I think XLA is trying to reduce the overhead introduced by backprop, meaning when you optimize the computational graph you might end up with an efficient calculation of the gradient (closer to the calculation you get with MC).
Regarding non-scalar valued functions: Don't you reduce a constrained problem to a series of unconstrained problems (via a penalty (or even augmented Lagrangian) or barrier method)? Then you only need the gradient of a scalar valued function to solve constrained problems. I imagine you can use the gradients of the constraints for solving the KKT conditions directly but this seems only useful if the system is not too big. But for sure it opens new possibilities.

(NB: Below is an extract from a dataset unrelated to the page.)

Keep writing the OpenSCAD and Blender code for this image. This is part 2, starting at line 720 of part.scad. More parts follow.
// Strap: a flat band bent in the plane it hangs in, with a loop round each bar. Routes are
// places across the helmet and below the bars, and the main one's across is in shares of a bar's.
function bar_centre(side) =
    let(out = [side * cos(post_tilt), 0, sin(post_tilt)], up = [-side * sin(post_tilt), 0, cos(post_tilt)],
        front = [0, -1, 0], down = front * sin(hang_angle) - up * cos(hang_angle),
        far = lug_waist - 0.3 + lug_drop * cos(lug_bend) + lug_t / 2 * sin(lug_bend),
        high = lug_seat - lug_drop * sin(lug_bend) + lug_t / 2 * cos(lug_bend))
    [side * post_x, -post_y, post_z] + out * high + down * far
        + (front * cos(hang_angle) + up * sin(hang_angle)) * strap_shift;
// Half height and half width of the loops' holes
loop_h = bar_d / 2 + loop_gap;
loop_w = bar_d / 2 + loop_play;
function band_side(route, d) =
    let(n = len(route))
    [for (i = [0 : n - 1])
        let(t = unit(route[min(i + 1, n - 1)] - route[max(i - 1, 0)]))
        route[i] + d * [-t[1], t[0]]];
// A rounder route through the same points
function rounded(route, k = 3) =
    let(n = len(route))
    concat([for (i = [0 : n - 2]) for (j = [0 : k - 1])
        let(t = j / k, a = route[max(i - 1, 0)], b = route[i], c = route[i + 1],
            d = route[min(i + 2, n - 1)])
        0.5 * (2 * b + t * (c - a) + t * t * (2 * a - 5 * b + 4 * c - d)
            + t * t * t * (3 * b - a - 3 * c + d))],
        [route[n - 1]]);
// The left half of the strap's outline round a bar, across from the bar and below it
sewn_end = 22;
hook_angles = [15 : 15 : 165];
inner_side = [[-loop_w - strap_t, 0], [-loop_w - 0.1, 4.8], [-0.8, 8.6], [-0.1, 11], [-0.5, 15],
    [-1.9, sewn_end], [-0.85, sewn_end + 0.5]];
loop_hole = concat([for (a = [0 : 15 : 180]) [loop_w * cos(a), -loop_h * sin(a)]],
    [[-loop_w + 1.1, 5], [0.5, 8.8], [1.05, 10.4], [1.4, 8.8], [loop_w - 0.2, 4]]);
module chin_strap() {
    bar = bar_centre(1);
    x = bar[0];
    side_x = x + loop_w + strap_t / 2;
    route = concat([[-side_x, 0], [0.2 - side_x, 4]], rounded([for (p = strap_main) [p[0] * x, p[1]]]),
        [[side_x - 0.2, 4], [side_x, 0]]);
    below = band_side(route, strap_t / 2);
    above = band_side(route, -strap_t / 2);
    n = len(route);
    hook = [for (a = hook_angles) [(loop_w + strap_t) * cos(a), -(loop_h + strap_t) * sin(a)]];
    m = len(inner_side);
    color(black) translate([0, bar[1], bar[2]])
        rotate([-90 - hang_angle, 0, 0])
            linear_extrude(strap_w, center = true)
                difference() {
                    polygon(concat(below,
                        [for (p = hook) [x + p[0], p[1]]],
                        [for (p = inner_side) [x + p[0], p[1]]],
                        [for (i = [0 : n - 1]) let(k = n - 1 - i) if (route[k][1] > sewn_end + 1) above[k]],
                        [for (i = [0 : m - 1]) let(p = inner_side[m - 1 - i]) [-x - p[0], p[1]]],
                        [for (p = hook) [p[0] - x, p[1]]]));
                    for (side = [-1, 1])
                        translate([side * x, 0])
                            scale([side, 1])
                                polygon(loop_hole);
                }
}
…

XLA is good for the GPU only. On the CPU MC is about 20-50% faster than TF on scalar valued functions. For the GPU I don't know yet. But it is true that for augmented Lagrangian you only need scalar valued functions. This is really efficient on large-scale problems. But on small-scale problems (up to 5000 variables) you really need interior point methods that solve the KKT conditions directly as you point out. This is sometimes really needed.
However, when you look at the algorithms TF and MC do not differ too much. In the end, there is a restricted number of ways of computing derivatives. And basically, most of them are the same (or boil down to two versions). Some of the claims/problems made in the early autodiff literature concerning symbolic diff is just not true. In the end, they are fairly similar. But lets see how XLA performs.